╭─ COLLECTED DATA
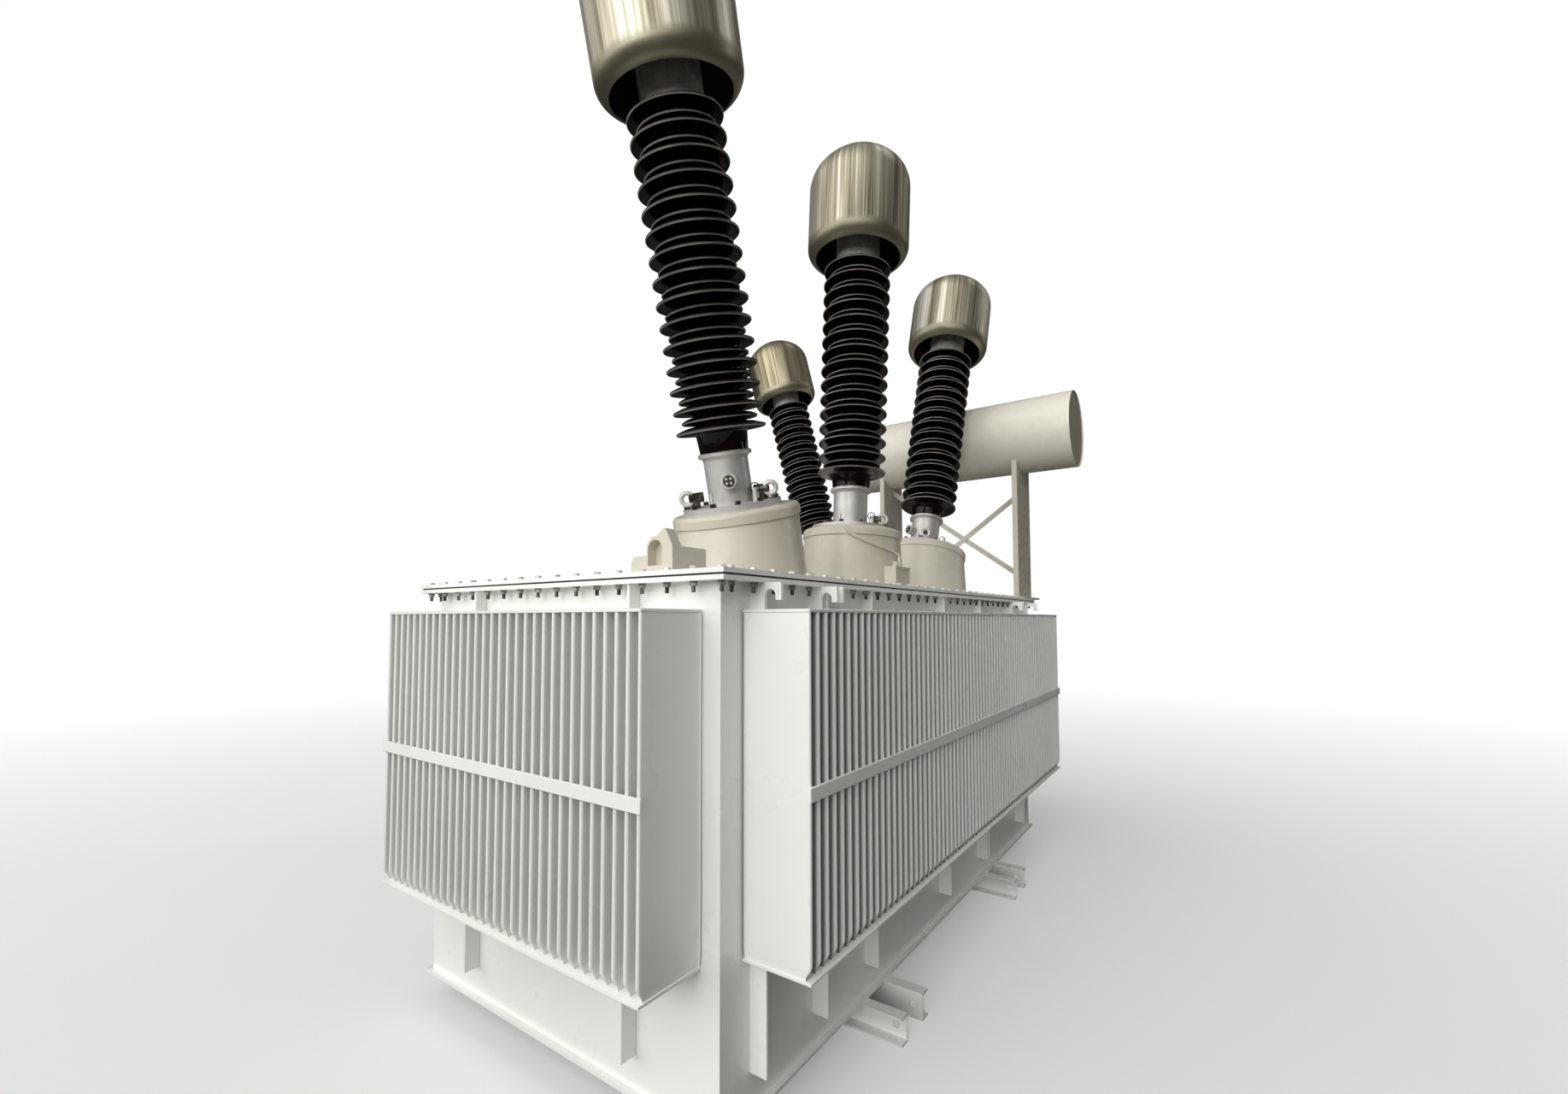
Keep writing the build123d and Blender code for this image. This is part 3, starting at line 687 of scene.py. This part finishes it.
def shed_profile():
    """Outline of the porcelain, and for each of its points how much painted highlight it gets
    on the rims: straight neck, then large and small sheds by turns, each with a domed top, a
    full round rim and an undercut below it."""
    stretches = [np.array([(neck_radius, 0.0), (neck_radius, neck_height)])]
    thin = [np.zeros(2)]
    for i in range(2 * shed_count - 1):
        large = i % 2 == 0
        radius = shed_radius if large else small_shed_radius
        height = lowest_shed + i * shed_pitch / 2
        slope = shed_slope if large else small_shed_slope
        under = np.array(
            [
                (core_radius, height - under_start),
                (core_radius + under_bend[0], height - under_bend[1]),
                ((core_radius + radius) / 2, height - under_middle),
                (radius - under_rim[0], height - rim - under_rim[1]),
            ]
        )
        edge = arc((radius - rim, height), rim, -90, 70, 7)
        share = np.array([0.03, 0.2, 0.4, 0.6, 0.8, 1.0])[:, None]
        top = (1 - share) * edge[-1] + share * np.array([core_radius, height + slope])
        top[:, 1] += shed_dome * np.sin(pi * share[:, 0])
        stretches += [under, edge, top]
        # Painted highlight: the rim's lower points take the pale colour
        thin += [np.zeros(4), np.array([0, 0, 0.9, 0.25, 0, 0, 0]), np.zeros(6)]
    last = lowest_shed + (shed_count - 1) * shed_pitch + core_end
    stretches.append(np.array([(core_radius, last)]))
    thin.append(np.zeros(1))
    return np.concatenate(stretches), np.concatenate(thin)


def hood_profile():
    """Outline of the spun hood from its inside crown round the rolled lip to its outside crown,
    arcs for crown, shoulder and lip that are all one wall apart, and which points lie inside."""
    radius, mouth, lip, wall = hood_radius, hood_mouth, hood_lip, hood_wall
    dome, shoulder = hood_dome, hood_shoulder
    crown = (radius**2 - 2 * radius * shoulder + dome**2) / (2 * (dome - shoulder))
    meeting = degrees(atan2(crown - dome, radius - shoulder))
    turn = degrees(acos((mouth - radius + lip) / lip))
    top = hood_start + hood_side
    crown_middle = (0.0, top + dome - crown)
    shoulder_middle = (radius - shoulder, top)
    lip_middle = (radius - lip, hood_start)
    inside = [
        arc(crown_middle, crown - wall, 90, meeting, 12),
        arc(shoulder_middle, shoulder - wall, meeting, 0, 14)[1:],
        arc(lip_middle, lip - wall, 0, -turn, 10),
    ]
    outside = [
        arc(lip_middle, lip, -turn, 0, 12),
        [(radius, hood_start + lip_band)],
        arc(shoulder_middle, shoulder, 0, meeting, 16),
        arc(crown_middle, crown, meeting, 90, 12)[1:],
    ]
    inner = sum(len(stretch) for stretch in inside)
    points = np.concatenate(inside + outside)
    return points, (np.arange(len(points)) < inner).astype(float)


# Top fitting inside each hood: a round body with eased edges and the stem that holds the hood
head_top = head_foot + head_height
head_fitting = lathe(
    [
        (0.0, head_foot),
        (head_radius - head_edge, head_foot),
        (head_radius, head_foot + head_edge),
        (head_radius, head_top - head_edge),
        (head_radius - head_edge, head_top),
        (stem_radius, head_top),
        (stem_radius, stem_top),
        (0.0, stem_top),
    ],
    64,
)
outline, rim_highlight_share = shed_profile()
insulator = lathe(outline, insulator_sides)
hood_outline, hood_inside = hood_profile()
hood = lathe(hood_outline, hood_sides)
# A streak keeps its place round the axis over the shoulder, and it fades at lip and crown
off_axis = np.hypot(hood[0][:, 0], hood[0][:, 1])
unrolled = hood[0] * (hood_radius / np.maximum(off_axis, 1e-4))[:, None]
unrolled[:, 2] = hood[0][:, 2]
above_lip = np.clip((hood[0][:, 2] - hood_start) / lip_band, 0, 1)
off_crown = np.clip((off_axis - crown_spot) / crown_fade, 0, 1)
for number, place in enumerate(bushings):
    piece = make_piece(
        f"glazed_insulator_{place}",
        placed(insulator, place),
        porcelain_glaze,
        smooth_angle=60,
        replaces=[f"porcelain_{place}"],
    )
    remember(piece, "rim", np.repeat(rim_highlight_share, insulator_sides))
    # The rear hood gets the darker copy of the aluminium as painted shade
    piece = make_piece(
        f"spun_hood_{place}",
        placed(hood, place),
        shaded_aluminium if place == "rear" else spun_aluminium,
        smooth_angle=50,
        replaces=[f"corona_shield_{place}"],
    )
    # A shift far along the streaks gives each hood its own
    remember(piece, "turned", unrolled + (0.0, 0.0, streak_shift * number))
    remember(piece, "rubbed", above_lip * off_crown)
    remember(piece, "inside", np.repeat(hood_inside, hood_sides))
    # Painted highlight: the head fittings take the near-white zinc to look lit under the hoods
    make_piece(
        f"head_fitting_{place}",
        placed(head_fitting, place),
        bright_steel,
        replaces=[f"bushing_head_{place}"],
        merge=True,
    )


def disc(radius, height, around=12):
    """Flat round piece such as a washer or a stud, closed at both ends."""
    return lathe([(0.0, 0.0), (radius, 0.0), (radius, height), (0.0, height)], around)


def hexagon(across, height, chamfer):
    """Hexagon head: six-sided ring with a chamfered top, closed by a flat."""
    radius = across / sqrt(3)
    chamfered = [(radius, height - chamfer), (radius - chamfer, height)]
    return lathe([(0, 0), (radius, 0), *chamfered, (0, height)], 6)


def lifted(shape, height):
    """A shape raised along its own axis."""
    return moved(shape, (0.0, 0.0, height))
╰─
** WORK INSTRUCTIONS **
In the listing above, please print only the lines from the first one to the line where "return np.concatenate(stretches), np.concatenate(thin)" appears, exactly as written, both of those lines included.

** EXERCISE RESPONSE **
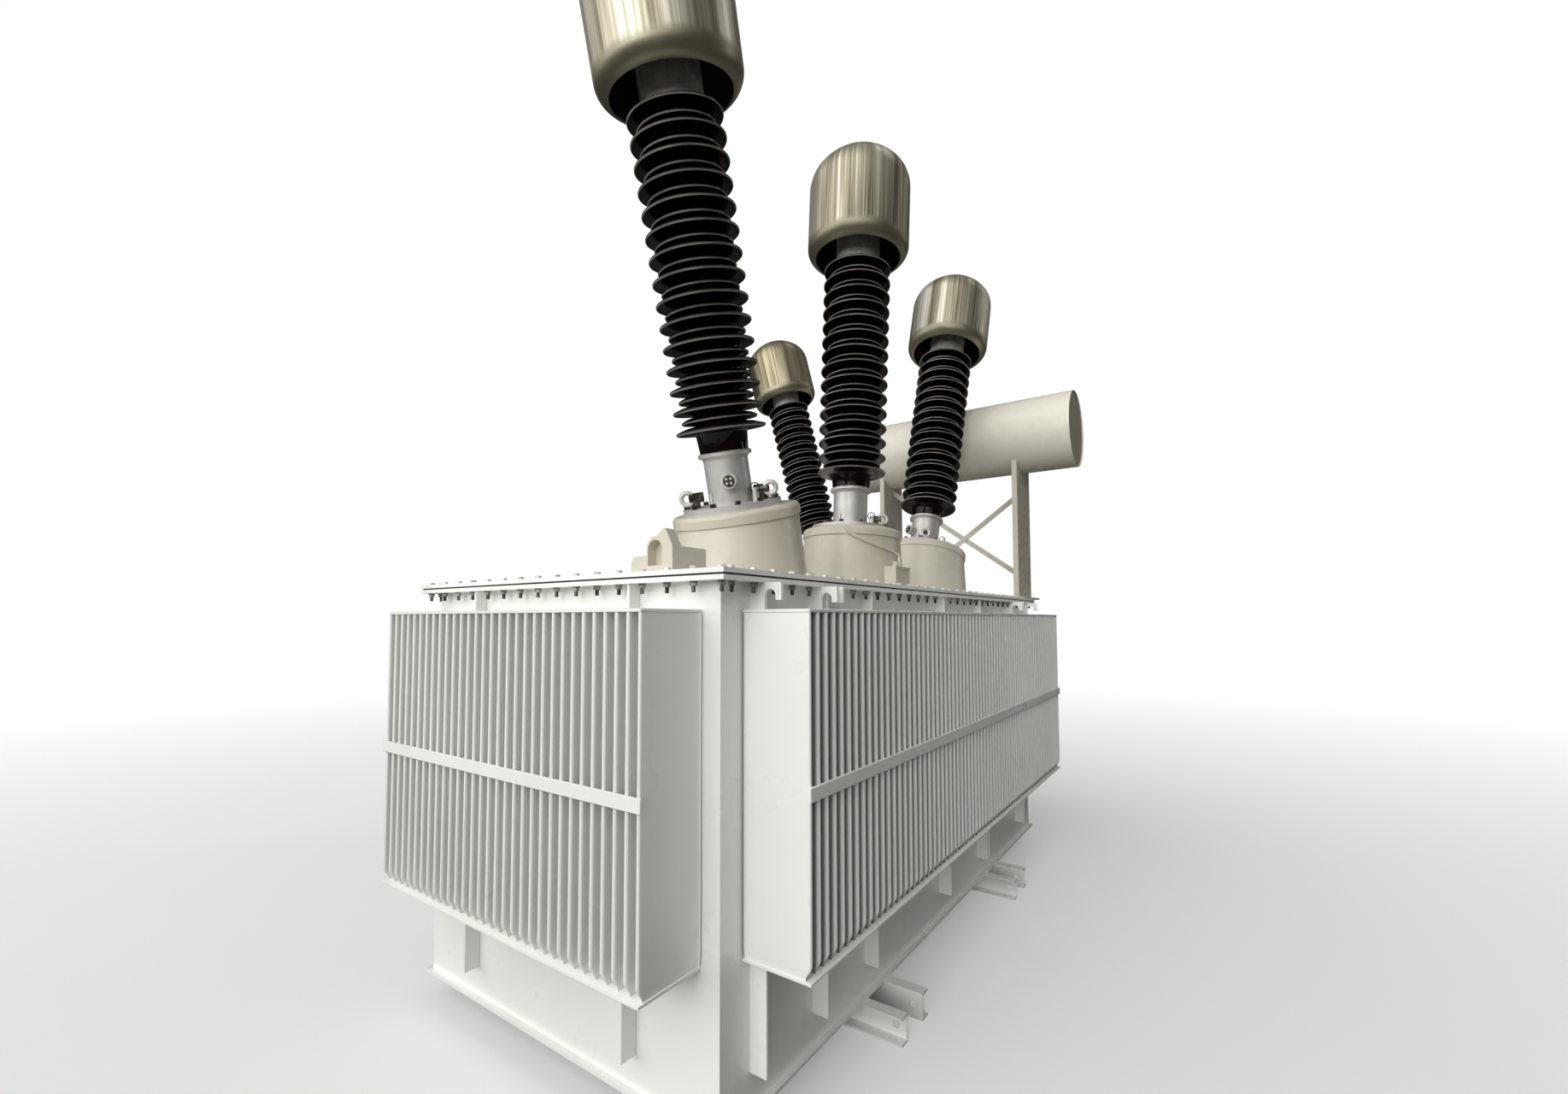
Keep writing the build123d and Blender code for this image. This is part 3, starting at line 687 of scene.py. This part finishes it.
def shed_profile():
    """Outline of the porcelain, and for each of its points how much painted highlight it gets
    on the rims: straight neck, then large and small sheds by turns, each with a domed top, a
    full round rim and an undercut below it."""
    stretches = [np.array([(neck_radius, 0.0), (neck_radius, neck_height)])]
    thin = [np.zeros(2)]
    for i in range(2 * shed_count - 1):
        large = i % 2 == 0
        radius = shed_radius if large else small_shed_radius
        height = lowest_shed + i * shed_pitch / 2
        slope = shed_slope if large else small_shed_slope
        under = np.array(
            [
                (core_radius, height - under_start),
                (core_radius + under_bend[0], height - under_bend[1]),
                ((core_radius + radius) / 2, height - under_middle),
                (radius - under_rim[0], height - rim - under_rim[1]),
            ]
        )
        edge = arc((radius - rim, height), rim, -90, 70, 7)
        share = np.array([0.03, 0.2, 0.4, 0.6, 0.8, 1.0])[:, None]
        top = (1 - share) * edge[-1] + share * np.array([core_radius, height + slope])
        top[:, 1] += shed_dome * np.sin(pi * share[:, 0])
        stretches += [under, edge, top]
        # Painted highlight: the rim's lower points take the pale colour
        thin += [np.zeros(4), np.array([0, 0, 0.9, 0.25, 0, 0, 0]), np.zeros(6)]
    last = lowest_shed + (shed_count - 1) * shed_pitch + core_end
    stretches.append(np.array([(core_radius, last)]))
    thin.append(np.zeros(1))
    return np.concatenate(stretches), np.concatenate(thin)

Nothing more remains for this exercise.